Tina Ontiveros was born into timber on both sides of the family. Her mother spent summers driving logging trucks for her family's operation, and her father was the son of an itinerant logger, raised in a variety of lumber towns, as Tina herself would be.
A story of growing up in turmoil, rough house recounts a childhood divided between a charming, mercurial, abusive father in the forests of the Pacific Northwest and a mother struggling with small-town poverty. It is also a story of generational trauma, especially for the women--a story of violent men and societal restrictions, of children not always chosen and frequently raised alone.
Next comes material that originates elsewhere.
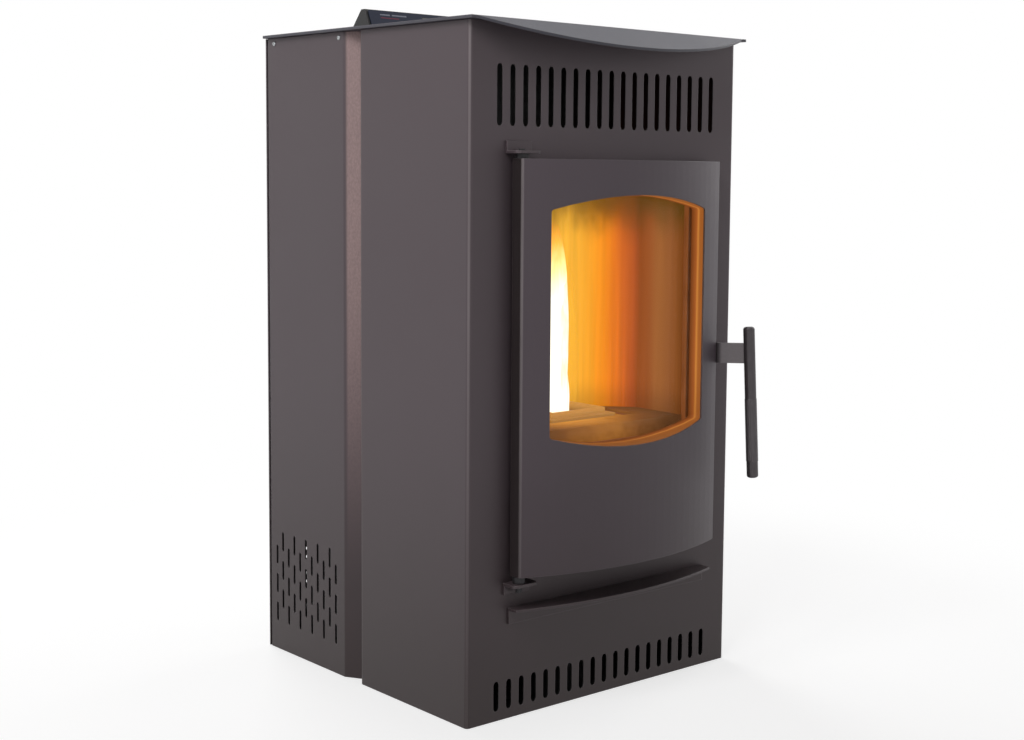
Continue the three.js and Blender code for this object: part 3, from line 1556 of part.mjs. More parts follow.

Ontiveros's father, Loyd, looms large. Reflecting on his death and long absence from her life, she writes, "I had this ridiculous hope that I would get to enjoy a functional relationship with my father, on my own terms, now that I was an adult." In searingly honest, straightforward prose, rough house
is her attempt to carve out this relationship, to understand her father and her family from an adult perspective.
While some elements of Ontiveros's story are universal, others are indelibly grounded in the logging camps of the Pacific Northwest at the end of the twentieth century, as the lumber industry shifted and contracted. Tracing her childhood through the working-class towns and forests of Washington and Oregon, Ontiveros explores themes of love and loss, parents and children, and her own journey to a different kind of adulthood.